2014 - 07.24 - #14 tribe pic

How would you like having a group of people on your life who:

  • Share interests
  • Have similar values around respect, openness, sharing, learning, etc.
  • Cheer you when your work’s going well
  • Remind you of your greatness when things aren’t so hot
  • Point you to resources, ideas and people
  • Share parts of your dream
  • Are helpful personally and professionally
  • Help you stay current in the areas you’re passionate about?

I do – and I call them my TRIBE.

My tribe members aren’t just networking connections (I don’t like that word – but we’ll talk soon!) I want my relationship with tribe members to be whole-hearted, mutually supportive and sustainable over time.

Because my tribe is my best business asset.

Years ago, I didn’t know I needed one.

When I joined a university faculty, I gained an abundance of great colleagues. We shared (mostly) similar values around adult learning – and a save-the-world ethic around our work. We were creative, caring, and carried the zeal of missionaries! We saw almost too much of each other (I don’t miss our faculty meetings) and I took my easy network of colleagues for granted.

But as Joni Mitchell sang, “you don’t know what you’ve got ‘til its gone.”

Now as I’m navigating the creative world of solo-preneurs, I NEED a tribe. It’s no fun being out there alone, using the Internet as a place for community. I like my virtual networks, but they’re no substitute for folks I can call up, Skype with, visit when I travel, or, better yet, join for a cup of tea.

Even if you’re safely nested in an organization, you might still want a tribe, especially if your specialty, your expertise, or your passionate interests aren’t easily shared with the folks around you.

A tribe is more than a network.

The most contemporary definition of tribe I read is “a group of people, or a community with similar values or interests, a group with a common ancestor, or a common leader.”

Sometimes followers of a guru or blogging star are called a tribe. Or folks who have a similar pattern of lifestyle and buying habits. But in my tribe, it has to be more than that. I want us to know each other and be interwoven.

A tribe isn’t a club – e.g., no dues or requirements. But a tribe requires regular tending because what gives it juice are the exchanges – the ways in which members reach out and support each other.

When you look for a tribe, you want to know who you’re looking for, and I am pretty picky.

My criteria for my tribe:


In my tribe, members are open, non-judgmental and willing to share both personally and professionally. Nobody needs to wear those masks you often see at “networking events.” Folks are willing to “get real” and share the real scoop about what’s happening for them – no elevator speeches allowed!
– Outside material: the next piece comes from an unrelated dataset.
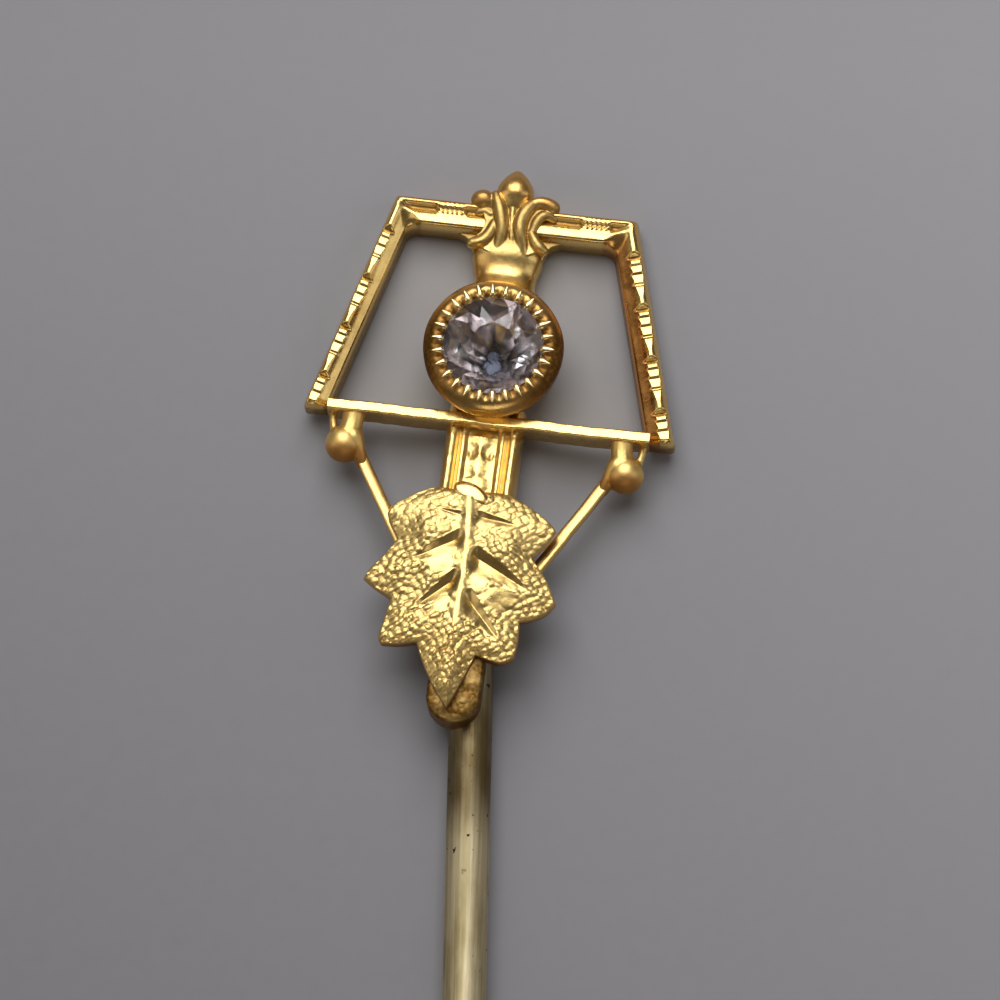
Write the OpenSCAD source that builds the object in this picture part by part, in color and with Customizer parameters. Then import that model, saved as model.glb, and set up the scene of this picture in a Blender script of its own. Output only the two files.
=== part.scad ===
// Stick pin: an openwork gold head with one round stone, on a long straight wire stem.
// It lies on its back. +Z is up, out of the face, +Y runs from the point towards the head.
// The head is drawn in its own flat frame, x to the right, y up its middle line and z out
// of the face, with the stone's centre at x 0, y 0 and the head's back at z 0.

/* [Stem] */
// Diameter of the stem's wire
stem_d = 1.0; // [0.9:0.05:1.1]
// Length of the whole pin, from the lily's tip to the point
pin_length = 63; // [50:1:75]
// Length of the tapered point
point_length = 6; // [3:1:10]
// Depth of the stem's seat at the lower end of the head
seat_depth = 0.25; // [0.15:0.05:0.3]
// Angle that the head is turned on the stem, seen from the front
head_turn = 5.75; // [0:0.25:6]

/* [Frame] */
// Half the outer width of the frame at its top
top_half = 2.86; // [2.6:0.02:3]
// Half the outer width of the frame at its bottom
bottom_half = 4.36; // [4.1:0.02:4.6]
// Height of the frame's top edge above the stone's centre
top_y = 3.7; // [3.6:0.05:3.8]
// Depth of the frame's bottom edge below the stone's centre
bottom_y = 1.68; // [1.62:0.01:1.75]
// Distance that the frame sits to the right of the stone
frame_shift = 0.08; // [0:0.02:0.1]
// Width of the top bar
bar_w = 0.76; // [0.66:0.02:0.8]
// Width of the left side bar
left_w = 0.58; // [0.54:0.02:0.66]
// Width of the right side bar
right_w = 0.68; // [0.6:0.02:0.74]
// Thickness of a frame bar, from back to face
bar_t = 0.8; // [0.7:0.05:0.9]
// Groups of cuts on each side bar
cut_groups = 4; // [1:1:4]
// Distance from one group of cuts to the next, along the bar
group_step = 1.28; // [1.1:0.02:1.3]

/* [Bezel and stone] */
// Outer radius of the bezel
bezel_r = 1.63; // [1.6:0.01:1.7]
// Height of the bezel's rim
bezel_h = 1.72; // [1.65:0.01:1.8]
// Number of grains inside the rim
grain_count = 26; // [20:1:30]
// Radius of the stone's girdle
stone_r = 1.3; // [1.25:0.01:1.32]

/* [Leaf] */
// Height of the leaf's edge above the head's back
leaf_edge_z = 1.05; // [1:0.01:1.1]
// Height by which the leaf's middle stands above its edge
leaf_dome = 0.3; // [0.15:0.05:0.4]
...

Mutual support for our professional passions

We don’t all share the same professional interests. But I’d say everyone is interested in a new, wholehearted way of leading – and making this world better. So we respect each other’s interests and share the stories of what we’re up to. And some folks in the tribe do share my passion for organizational storytelling, improv, and performance, and that’s really cool!

My tribe members have reviewed my website, talked strategy with me, and shared resources. I’ve read their books, listened when their practices were growing and waning, and shared new business ideas with them. We’ve been raw and real together, supporting each other when things were tough, and applauding when we’ve had successes.

I think of my tribe as my safety net when I’m launching a dream.

Willingness to dig deep and ask some big questions

Most are up to making a difference, in their family, their community, their art, their work or the world. Some friends are into social justice, some business, some healing and spirituality. We’re each tackling a piece of the puzzle. We’re all searching.

We value long-term connections

My tribal friendships grow as they’re nurtured across time. I met my colleagues Liz and Margaret casually at a training more than eight years ago. But we’ve kept our connections rolling, and they’re now in the first circle I call when I need to talk a new idea out.




Bold dreams and


Who wouldn’t want that?

Next blog post, I’ll share tips for finding and building a tribe. In the meantime I would love to hear about your tribe in the comments below.


2 Responses

  1. Good Job, Sally! Fun, enlightening, inviting. Like the topic, too! Seems really timely…an antidote to the isolation many people feel today. And, a response to these days of focus on guns and violence…where the root cause is often isolation, dissociation, lack of compassion for life. Tribes offer an opportunity to participate in a healing circle, something each of us needs, and a place to remind ourselves and each other that we each matter…our lives are treasures, gifts to be cherished and shared. Thanks for the inspiration!

  2. I enjoyed reading this blog post. Your post today about “Tribes” got me thinking more about who really are my “Tribes” and how to better stay connected in a real meaningful way. It really resonated with me when you stated that while you appreciate online social networks it doesn’t replace the real relationships and real connections you need in life. I feel absolutely the same way. I do think it can be hard in this fast paced world to keep those real connections with some people. I also think there is often an automatic assumption by some that we are all participating in and keeping up with online social networks. If not, you may find yourself “behind” in current discussions when seeing folks in person again. It creates an interesting dynamic.